Electricity sales to commercial consumers are projected to increase at an average annual rate of 0.8% from 2015 to 2040. Commercial sector electricity intensity (electricity sales per square foot of floorspace) is projected to decline 0.3% per year as total commercial sector floorspace increases 1.1% per year. Federal energy efficiency standards, as well as technological improvements in lighting, refrigeration, space heating, and space cooling, contribute to the decline in electricity intensity.
Electricity sales to industrial consumers are projected to rise 1.1% per year on average, from 1.0 trillion kWh in 2015 to 1.2 trillion kWh in 2040. With the value of industrial shipments projected to grow 1.9% per year in the Reference case, industrial sector electricity intensity, or electricity sales per dollar of industrial shipments, declines at an average annual rate of 0.8% from 2015 to 2040. The decline in projected electricity intensity results from the adoption of more energy-efficient technologies and structural changes in the economy toward less electricity-intensive industries.
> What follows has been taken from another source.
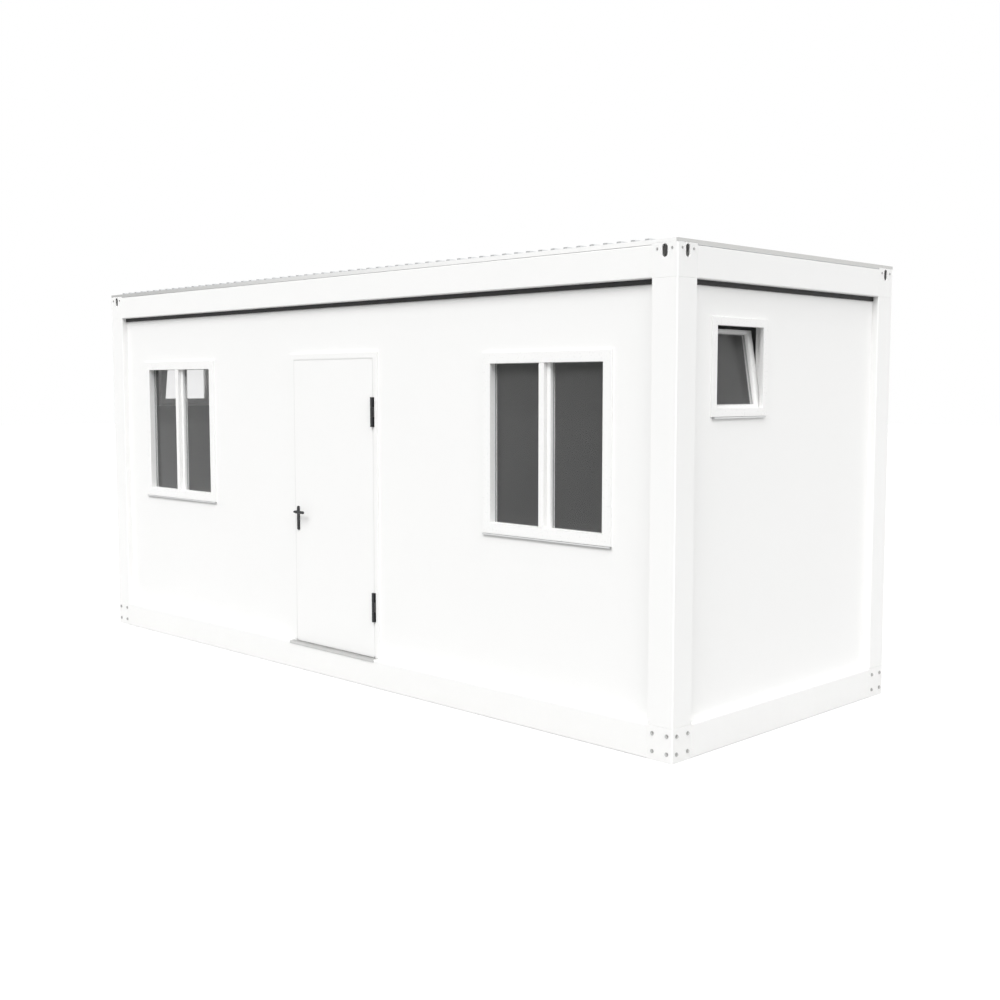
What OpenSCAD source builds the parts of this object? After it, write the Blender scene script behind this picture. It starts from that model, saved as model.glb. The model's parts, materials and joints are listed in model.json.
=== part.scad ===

A recent extension of federal tax credits for residential and commercial solar photovoltaic (PV) systems, combined with the expected continuation of declining PV prices, spurs increased adoption of residential and commercial PV in the AEO2016 Reference case projection. Total building PV capacity grows at 8.6% annually in the AEO2016 Reference case. Generation from residential PV systems reaches 90 billion kWh, and commercial system generation reaches 36 billion kWh by 2040. Residential and commercial electricity sales would be 5.0% and 1.7% higher, respectively, in 2040 without the electricity generated by rooftop PV systems.